Like the British children's literature that preceded it, “Harry Potter” presented a strong contrast between reality and fantasy, allowing readers to escape through their own imagination.

“Fantasy is a way to process trauma and one's childhood fears, such as abandonment and death, that children have,” Napier said.

The “Harry Potter” series was a way for young readers to escape the normality of everyday life and peer into a world of magic, she said.

“'Harry Potter' shows the delightful idea that just around the corner is a magical world if you can just pass platform nine and three quarters,” Napier said. “We all like to believe a little bit of magic exists — it gives us liberation.”

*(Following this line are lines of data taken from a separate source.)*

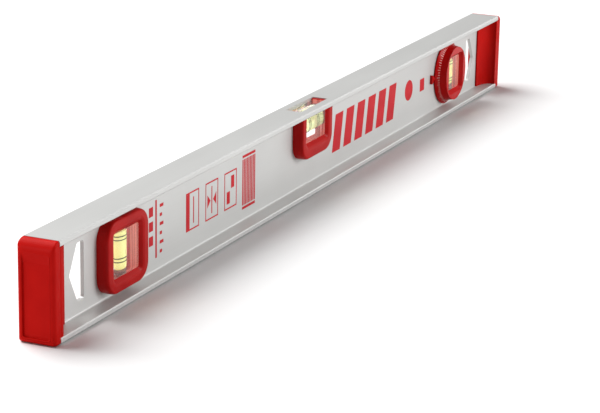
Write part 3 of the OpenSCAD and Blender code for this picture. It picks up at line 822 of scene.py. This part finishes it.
def lying_vial():
    """The level vial: its block has a neck in the flange's window, and its bubble lies on top."""
    block_low, block_high = span("centre_vial_block")
    fluid_low, fluid_high = span("centre_vial_fluid")
    plug_low, plug_high = span("centre_vial_plug")
    axis = Vector((0, 0, (fluid_low.z + fluid_high.z) / 2))
    bore_r = (fluid_high.y - fluid_low.y) / 2
    end_r = bore_r - BORE_CLEAR
    half_y = block_high.y + SEATED / 4
    foot = block_low.z - SEATED
    shoulder = level_h - FLANGE_ROOT_T - SHOULDER_GAP
    section = [
        (half_y, foot), (half_y, shoulder), (NECK_HALF_W, shoulder), (NECK_HALF_W, block_high.z),
        (-NECK_HALF_W, block_high.z), (-NECK_HALF_W, shoulder), (-half_y, shoulder), (-half_y, foot),
    ]
    bm = bmesh.new()
    left, right = block_low.x - SEATED, block_high.x + SEATED
    prism(bm, section, lambda p: (left, p[0], p[1]), lambda p: (right, p[0], p[1]))
    bevel_sharp(bm, CENTRE_BEVEL, 3)
    add_piece("centre_block_clear", bm, CLEAR_BLOCK, LEVEL, ("centre_vial_block",))
    fluid = rounded_ends(
        fluid_low.x + FLUID_CLEAR, fluid_high.x - FLUID_CLEAR, end_r, LYING_FOOT_R, LYING_EDGE_R, BARREL)
    turned_solid("centre_fluid", axis, "x", fluid, SHADED_FLUID, LEVEL, ("centre_vial_fluid",))
    vial_markings("centre_rings", axis, "x", bore_r, LEVEL, ("centre_vial_rings",))
    groove_r = end_r - SEAL_GROOVE_D
    # From the left: a chamfer, the body with its groove, and a chamfered end.
    plug = [
        (plug_low.x + 0.1, end_r - 0.4), (plug_low.x + 0.5, end_r), (plug_low.x + 1.2, end_r),
        (plug_low.x + 1.4, groove_r), (plug_low.x + 2.0, groove_r), (plug_low.x + 2.2, end_r),
        (plug_high.x - 0.3, end_r), (plug_high.x, end_r - 0.3),
    ]
    turned_solid("centre_plug", axis, "x", plug, PLUG_GREY, LEVEL, ("centre_vial_plug",))
    bubble_at = axis + Vector((0, 0, bore_r - BUBBLE_R - BUBBLE_CLEAR))
    bubble = []
    for i in range(BUBBLE_STEPS + 1):
        angle = math.radians(180 * i / BUBBLE_STEPS)
        radius = BUBBLE_R * math.sin(angle) ** BUBBLE_BLUNTNESS
        bubble.append((-BUBBLE_HALF_L * math.cos(angle), max(radius, BUBBLE_TIP_R)))
    turned_solid("centre_bubble", bubble_at, "x", bubble, BUBBLE, LEVEL)


lying_vial()


# ---- Pointers ----

POINTER_BAR_W = 1.5
POINTER_BEVEL = 0.3


def pointer(node, side):
    """Arrow beside the dial: a bar behind a triangular head."""
    low, high = span(node)
    centre_z = (low.z + high.z) / 2
    top_y = max(abs(low.y), abs(high.y))
    half_h = (high.z - low.z) / 2
    shoulder = low.x + POINTER_BAR_W
    outline = [(low.x, -half_h), (shoulder, -half_h), (high.x, 0), (shoulder, half_h), (low.x, half_h)]
    bm = bmesh.new()
    prism(
        bm, outline,
        lambda p: (p[0], side * web_y, centre_z + p[1]),
        lambda p: (p[0], side * top_y, centre_z + p[1]),
    )
    bevel_sharp(bm, POINTER_BEVEL)
    add_piece(node + "_moulding", bm, HOUSING_RED, LEVEL, (node,))


pointer("front_pointer", FRONT)
pointer("rear_pointer", REAR)


# ---- Printed marks on the front of the web, placed by x and z ----

INK_T = 0.04
INK_ROOT = 0.01        # how far the ink runs into the web
BOX_LINE = 0.8
BOX_CLEAR = 0.04       # between a box's line and what fills it


def print_mark(name, outlines, frames=()):
    """Flat ink shapes on the web.

    An outline is a list of (x, z) points, and a frame is a pair of them, outer and inner.
    """
    bm = bmesh.new()
    foot, top = -web_y + INK_ROOT, -web_y - INK_T
    for outline in outlines:
        prism(bm, outline, lambda p: (p[0], foot, p[1]), lambda p: (p[0], top, p[1]))
    for outer, inner in frames:
        loft(bm, [[(x, y, z) for x, z in ring]
                  for ring, y in ((outer, foot), (outer, top), (inner, top), (inner, foot))])
    add_piece(name, bm, PRINT_RED, LEVEL)


def bar(x0, z0, x1, z1, lean=0.0):
    """Outline of a bar between two corners, whose top is shifted by lean."""
    return [(x0, z0), (x1, z0), (x1 + lean, z1), (x0 + lean, z1)]


def box_frame(x0, z0, x1, z1, line):
    """Outer and inner outline of a box drawn with a line."""
    return bar(x0, z0, x1, z1), bar(x0 + line, z0 + line, x1 - line, z1 - line)


def left_marks():
    """A long line, with a column of three squares before it and a column of dashes after it."""
    marks = [bar(-185.2, 9.9, -183.6, 40.3)]
    dash_pitch = 4.8
    for i in range(6):
        dash_end = -176.5 if i % 2 else -178.0
        marks.append(bar(-180.5, 11.5 + dash_pitch * i, dash_end, 13.2 + dash_pitch * i))
    square_pitch = 7.6
    for i in range(3):
        marks.append(bar(-192.0, 17.5 + square_pitch * i, -187.6, 22.5 + square_pitch * i))
    print_mark("print_left_marks", marks)


def pictograms():
    """Three boxes: one with a filled strip and a line, one with two arrows and one with two blocks."""
    low, high, width = 14.3, 35.0, 14.8
    boxes = (-151.7, -129.5, -107.3)
    frames = [box_frame(x, low, x + width, high, BOX_LINE) for x in boxes]
    inset = BOX_LINE + BOX_CLEAR
    marks = [
        bar(boxes[0] + inset, low + inset, -147.6, high - inset),
        bar(-143.6, 17.5, -142.6, 31.8),
        bar(-122.6, 17.2, -121.6, 32.1),
        [(-127.3, 21.0), (-123.6, 24.6), (-127.3, 28.2)],
        [(-116.9, 21.0), (-116.9, 28.2), (-120.6, 24.6)],
        bar(-104.4, 17.2, -100.6, 24.0),
        bar(-99.3, 25.3, -95.5, 32.1),
    ]
    print_mark("print_pictograms", marks, frames)


def hatched_block():
    """Evenly spaced upright lines between two rules."""
    left, right = -85.5, -69.5
    line_w, pitch = 1.25, 1.84
    marks = [bar(left, 9.5, right, 11.0), bar(left, 38.3, right, 39.8)]
    for i in range(9):
        x = left + pitch * i
        marks.append(bar(x, 11.8, x + line_w, 37.5))
    print_mark("print_hatched_block", marks)


def slanted_bars():
    """Six wide bars that lean to the right."""
    width, pitch, lean = 11.5, 16.6, 4.5
    marks = []
    for i in range(6):
        x = 35.0 + pitch * i
        marks.append(bar(x, 13.0, x + width, 35.5, lean))
    print_mark("print_slanted_bars", marks)


def disc_mark():
    """A plain disc and a small rectangle beyond the bars."""
    disc = arc(155.0, 26.0, 6.6, 0, 360, 48)[:-1]
    print_mark("print_disc_mark", [disc, bar(174.0, 21.0, 181.5, 29.0)])


left_marks()
pictograms()
hatched_block()
slanted_bars()
disc_mark()


# ---- Floor, light and camera ----

def floor():
    """A plain pale sheet, just under the level."""
    half = 4.0
    gap = 0.0002
    mesh = bpy.data.meshes.new("floor")
    corners = [(-half, -half, 0), (half, -half, 0), (half, half, 0), (-half, half, 0)]
    mesh.from_pydata(corners, [], [(0, 1, 2, 3)])
    shader = Shader("floor_paper")
    shader.set(Base_Color=(0.93, 0.93, 0.93, 1), Roughness=0.9, Specular_IOR_Level=0.1)
    mesh.materials.append(shader.material)
    obj = bpy.data.objects.new("floor", mesh)
    bpy.context.collection.objects.link(obj)
    obj.location.z = -gap
    return obj


def world_light(strength):
    """Even white light from all round."""
    world = bpy.data.worlds.new("studio")
    world.use_nodes = True
    background = world.node_tree.nodes["Background"]
    background.inputs["Color"].default_value = (1, 1, 1, 1)
    background.inputs["Strength"].default_value = strength
    bpy.context.scene.world = world


def area_light(name, place, target, size, watts, lights=(), skips=()):
    """A round soft light. It can be kept to the objects that it lights, or off those that it skips."""
    data = bpy.data.lights.new(name, "AREA")
    data.shape = "DISK"
    data.size = size
    data.energy = watts
    light = bpy.data.objects.new(name, data)
    light.location = place
    light.rotation_euler = (Vector(target) - Vector(place)).to_track_quat("-Z", "Y").to_euler()
    bpy.context.collection.objects.link(light)
    if lights or skips:
        group = bpy.data.collections.new(name + "_receivers")
        for obj in lights or skips:
            group.objects.link(obj)
        for member in group.collection_objects:
            member.light_linking.link_state = "INCLUDE" if lights else "EXCLUDE"
        light.light_linking.receiver_collection = group


def camera():
    """The camera in front of the level's left end, with its yaw, pitch and roll in degrees."""
    data = bpy.data.cameras.new("camera")
    data.lens = 136.29
    data.sensor_width = 36
    obj = bpy.data.objects.new("camera", data)
    bpy.context.collection.objects.link(obj)
    yaw, pitch, roll = (math.radians(a) for a in (65.706, 16.247, 1.038))
    turn = (Matrix.Rotation(-yaw, 4, "Z") @ Matrix.Rotation(math.pi / 2 - pitch, 4, "X")
            @ Matrix.Rotation(roll, 4, "Z"))
    obj.matrix_world = Matrix.Translation((-1.15024, -0.51610, 0.35658)) @ turn
    bpy.context.scene.camera = obj


ground = floor()
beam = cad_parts["beam"]
blocks = [bpy.data.objects[unit + "_block_clear"] for unit in ("plumb", "centre", "dial")]
near_cap = bpy.data.objects["left_end_cap_moulding"]
world_light(0.3)
area_light("key", (0, 1.0, 1.5), (0, 0, 0), 1.8, 50)
area_light("plastics", (0.9, -1.5, 0.8), (0, 0, 0.02), 1.0, 30, skips=(ground, beam))
area_light("web", (0.5, -1.8, 0.7), (0, 0, 0.02), 1.2, 40, lights=(beam,))
area_light("edges", (2.0, -0.6, 0.9), (0, 0, 0.02), 0.8, 5, lights=(beam,))
area_light("blocks", (2.2, 1.0, 0.7), (0, 0, 0.02), 1.5, 14, lights=blocks)
area_light("end", (-1.7, 0.6, 0.6), (-0.3, 0, 0.02), 0.6, 10, lights=(near_cap,))
camera()
bpy.context.scene.view_settings.view_transform = "Standard"
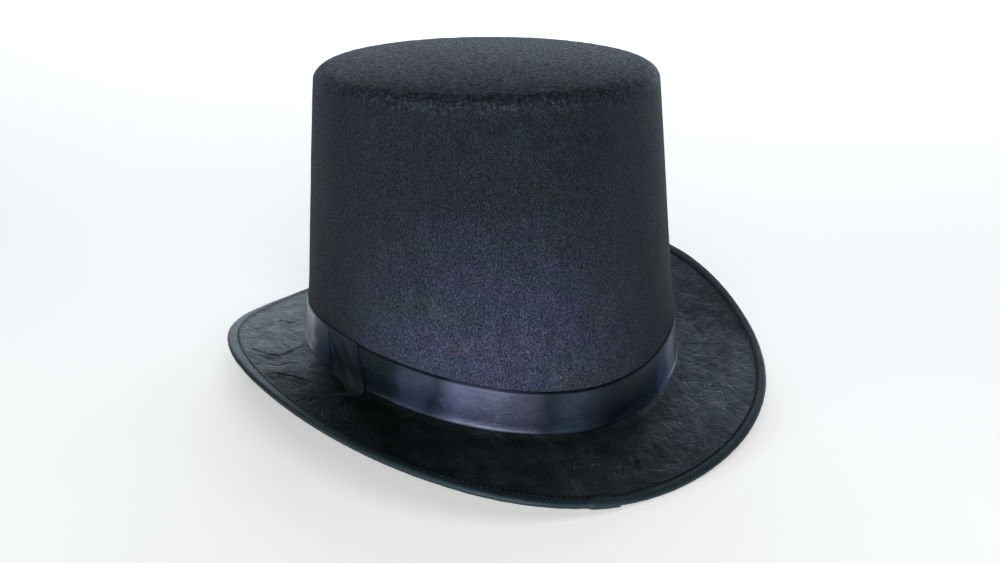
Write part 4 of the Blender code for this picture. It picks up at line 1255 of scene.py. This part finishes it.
# A pale backdrop to look at, which adds almost no light of its own
world.node_tree.nodes["Background"].inputs["Color"].default_value = (0.95, 0.97, 1.0, 1)
sees = world.node_tree.nodes.new("ShaderNodeMapRange")
world.node_tree.links.new(world.node_tree.nodes.new("ShaderNodeLightPath").outputs["Is Camera Ray"], sees.inputs[0])
sees.inputs[3].default_value, sees.inputs[4].default_value = 0.02, 0.92
world.node_tree.links.new(sees.outputs[0], world.node_tree.nodes["Background"].inputs["Strength"])


def lamp(name, at, target, size, power, colour=(1, 1, 1)):
    data = bpy.data.lights.new(name, "AREA")
    data.shape, data.size, data.size_y, data.energy, data.color = "RECTANGLE", size[0], size[1], power, colour
    obj = bpy.data.objects.new(name, data)
    obj.location = at
    obj.rotation_mode = "QUATERNION"
    obj.rotation_quaternion = (Vector(target) - Vector(at)).to_track_quat("-Z", "Y")
    obj.visible_camera = False
    scene.collection.objects.link(obj)
    return obj


COOL = (0.76, 0.89, 1.0)
lamp("backdrop", (1.05, 1.40, 0.26), (0, 0, 0.08), (3.0, 0.44), 14.0, COOL)
lamp("back_right", (1.60, 0.35, 0.28), (0, 0, 0.08), (1.2, 0.5), 11.0, (0.70, 0.84, 1.0))
lamp("back_high", (0.75, 1.10, 0.85), (0, 0, 0.1), (1.5, 0.5), 10.0, (0.70, 0.82, 1.0))
lamp("overhead", (-0.36, -0.44, 1.6), (0, 0, 0.05), (1.3, 1.3), 6.5)
lamp("front_low", (-0.74, -0.96, 0.11), (0, 0, 0.045), (0.58, 0.18), 14.0, (0.68, 0.76, 1.0))
lamp("front_mid", (-0.60, -1.15, 0.55), (0, 0, 0.06), (0.9, 0.35), 6.3, (0.92, 0.96, 0.86))
lamp("left_side", (-1.35, 0.10, 0.22), (0, 0, 0.06), (0.7, 0.35), 3.2, (0.75, 1.0, 0.95))

AZ, EL, ROLL, AWAY = math.radians(-36.0845), math.radians(19.6638), math.radians(-1.2611), 0.5323
back = Vector((math.sin(AZ) * math.cos(EL), -math.cos(AZ) * math.cos(EL), math.sin(EL)))
right = Vector((math.cos(AZ), math.sin(AZ), 0))
up = back.cross(right)
right2 = right * math.cos(ROLL) + up * math.sin(ROLL)
up2 = up * math.cos(ROLL) - right * math.sin(ROLL)
camera_data = bpy.data.cameras.new("view")
camera_data.sensor_width, camera_data.lens = 36.0, 36.392
camera_data.shift_x, camera_data.shift_y = 0.013, -0.0695
camera_data.clip_start, camera_data.clip_end = 0.01, 50
camera = bpy.data.objects.new("view", camera_data)
camera.matrix_world = Matrix.Translation(Vector((0, 0, 0.07 + LIFT)) + back * AWAY) @ Matrix(
    (
        (right2.x, up2.x, back.x, 0),
        (right2.y, up2.y, back.y, 0),
        (right2.z, up2.z, back.z, 0),
        (0, 0, 0, 1),
    )
)
scene.collection.objects.link(camera)
scene.camera = camera

bpy.context.view_layer.update()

Rhetoric and writing senior Katherine Bridgeman grew up reading the “Harry Potter” series.

“I think that 'Harry Potter' is a part of the classic genre of British fiction,” Bridgeman said, “This is our generation's version of 'The Lord of the Rings.'”

Psychology senior Aaron Lemke said he believes “Harry Potter” will remain an important part of society's culture.

“People will continue to want to dissect the story of 'Harry Potter' for years to come,” he said. “Kids will still be able to appreciate the story in the future.”

It will not only be the reruns on television or The Wizarding World of Harry Potter section in Universal Studios that keep the story alive for years  to come.

“Just like my parents wanted me to read C.S. Lewis, I will want my kids to read 'Harry Potter,'” Lemke said. “When you present something that you care about, they will know and appreciate the meaning of the story.”